8 Replies to “Veṅkaṭanātha’s contribution to Viśiṣṭādvaita Vedānta”

  1. Neevel’s suggestion is that the life-spans of probably already long lives have been prolonged in order to make sure that every important teacher had met the previous one (Nathamuni-Yamuna-Ramanuja…). The life span of Nathamuni has been extended to 300 years in order to put him in touch with the Alvars. It was the way a tradition made its strong belief in their connection into history.

  2. Hi Elisa, as you might imagine, along lines similar to those you have drawn, I would think of the theoretical developments within Pratyabhijñā (Kaśmīr Śaivism, Trika, paramādvaita or whatever we should call it). Probably very much influenced by Torella’s writings, my take would be that the ‘tradition’ has moved towards a progressive opening up with respect to different, and less esoteric, intellectual fields, social strata, scriptures and the like. Very briefly, and without checking references and stuff, from the world of Somānanda quite close to not only śaiva scripture and crowded with many enemies (famously, Bhartṛhari and the grammarians) and few allies, we move to the much more open intellectual universe of Utpaladeva (in which—for instance—Bhartṛhati has become a powerful ally), carefully constructed in order to debate with all the philosophical schools, in the open, so to say, practically outside the esoteric, only-Tantric circles; then Abhinavagupta systematizes even more the theoretical and scriptural grounds of it all, by coordinating—for instance—the various Tantric strands (Krama, Kaula, etc.) and by further incorporating the dualistic schools in the system; with Kṣemarāja, it seems to me, we witness a further moment of intellectual colonization, with the full inclusion of the Spanda-side of Tantric speculations and the appropriation of dualistic tantras (like the Netra or the Svacchanda) by means of clever commentaries that reinterpret them in a nondualistic framework. So, my general feeling would be that in the span from Yāmuna to Veṅkathanātha something similar was happening, with the gradual conquest of intellectual and social fields to the cause of the new edifice of Viśiṣṭādvaita. But it is just my feeling, very much imbued with my assumption on the social and cultural workings of making philosophy…
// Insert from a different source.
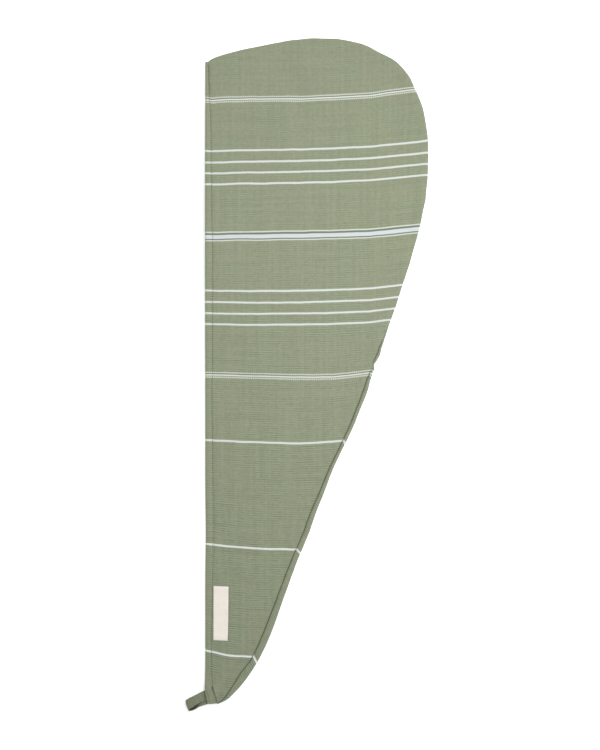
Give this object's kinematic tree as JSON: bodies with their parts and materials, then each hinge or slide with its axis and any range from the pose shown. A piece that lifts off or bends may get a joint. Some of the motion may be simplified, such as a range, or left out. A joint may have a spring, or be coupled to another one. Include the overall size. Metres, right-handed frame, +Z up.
{
  "type": "hair towel",
  "caption": "Hair towel lying flat: a long tapering hood of two cotton panels seamed along the curved edge, open along the straight hem, with a fastening loop at the tail.",
  "frame": {"origin": "middle of the footprint, on the surface that the towel lies on", "axes": "+Y along the towel from the tail to the crown, +X from the straight hem to the curved seam, +Z up out of the front panel"},
  "size_m": [0.2548, 0.7054, 0.0149],
  "materials": {
    "towel_cotton": "matt",
    "loop_cotton": "matt",
    "label_tape": "matt",
    "button_plastic": "satin"
  },
  "bodies": {
    "root": {"back_panel": "towel_cotton", "front_panel": "towel_cotton", "tail_loop": "loop_cotton", "label": "label_tape", "nape_button": "button_plastic"}
  },
  "joints": []
}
      • Doh, I forgot you wrote that, it is hard to keep track of all you write 🙂
        It is a pity we agree, I was hoping in some disagreement, but the Torella-paramparā seems to be still quite uniform.
        (So there is no Kṣemarāja in the Viśiṣṭadvaita side of the parallel?)

        • You are right, it is a pity that we agree 🙂 (but it does not happen that often!).
          How would you characterise Kṣemarāja’s contribution? (I’ll then look for something analogous :-))

          • I would say that “Kṣemarāja’s project”—but I am really speculating here—consists in conquering the fields of Spanda (not fully colonized by Abhinava), nondualizing dualist Tantra (if you know what I mean) and giving a theologically proper understanding of Utpaladeva’s Śivastotrāvalī. So I would say that he is both enlarging the boundaries of the system, so that other important works (and followers) could be easily included, and smoothing out internal inconsistencies and devotional outbreaks, which could be useful on a religious level but dangerous on a doctrinal one, if not dully interpreted and inserted in the grand scheme. But, again, I am speculating…

        • I am now working on Sudarśana Sūri…also an interesting element in the puzzle, insofar as he makes many elements of Rāmānuja’s theology explicit. I still have no element concerning his attitude towards the Pāñcarātra Saṃhitās.